Most of us are aware that eating cookie dough is risky, due to the raw eggs. But did you know that the flour in the recipe can be just as dangerous?
The dry, harmless-looking white powder was the source of a 24-state E.coli outbreak last year. No one died, but at least one person developed kidney failure, and others suffered from crippling symptoms like abdominal pain, fever, vomiting and diarrhea.
A study published this week in the New England Journal of Medicine details the investigation that was launched by the Centers for Disease Control and Prevention (CDC) and the Food and Drug Administration (FDA). Researchers warn that the findings show the outbreak wasn't a fluke.
"We’re not trying to ruin people’s holidays but we want them to be aware of the risks,” Samuel J. Crowe, the lead author of the study told the New York Times.
At first, researchers say they suspected chocolate chips were the source of the outbreak. But by the end of June, the FDA was warning Americans not to consume raw cookie dough, because the illnesses were linked to flour produced at a General Mills facility in Kansas City, Missouri.
The company recalled 10 million pounds of flour sold under three brand names: Gold Medal, Signature Kitchen’s, and Gold Medal Wondra.
When the CDC closed its investigation in Sept. 2016, 63 people had been infected and 17 were hospitalized. The agency warned that illnesses were expected to continue for some time, since flour has a long shelf life and consumers who didn't know about the recalls could continue to eat the products and get sick.
Now that it's been over a year since the investigation closed, hopefully most of the recalled flour is long gone. But that doesn't mean this couldn't happen again.
Researchers say the Shiga toxin-producing E. coli – the kind involved in the 2016 outbreak – doesn't need a damp environment to thrive.
How do they know? Because no contamination was found at the General Mills facility in Kansas City.

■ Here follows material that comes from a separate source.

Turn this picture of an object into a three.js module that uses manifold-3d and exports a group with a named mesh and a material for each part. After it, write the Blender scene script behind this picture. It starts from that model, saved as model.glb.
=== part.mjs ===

Instead, researchers speculate that the bacteria had most likely spread earlier. If an animal goes to the bathroom in a field, bacteria from animal waste can contaminate the grain. That grain is then harvested and milled into flour.
Which means any raw flour, regardless of the brand, can contain bacteria that cause disease.
"Although it is a low-moisture food, raw flour can be a vehicle for foodborne pathogens," the study concluded.
Don't panic – when the flour is boiled, baked, roasted, microwaved or fried, the bacteria gets killed making it safe to eat.
But unfortunately that means you have to wait for the cookies to bake.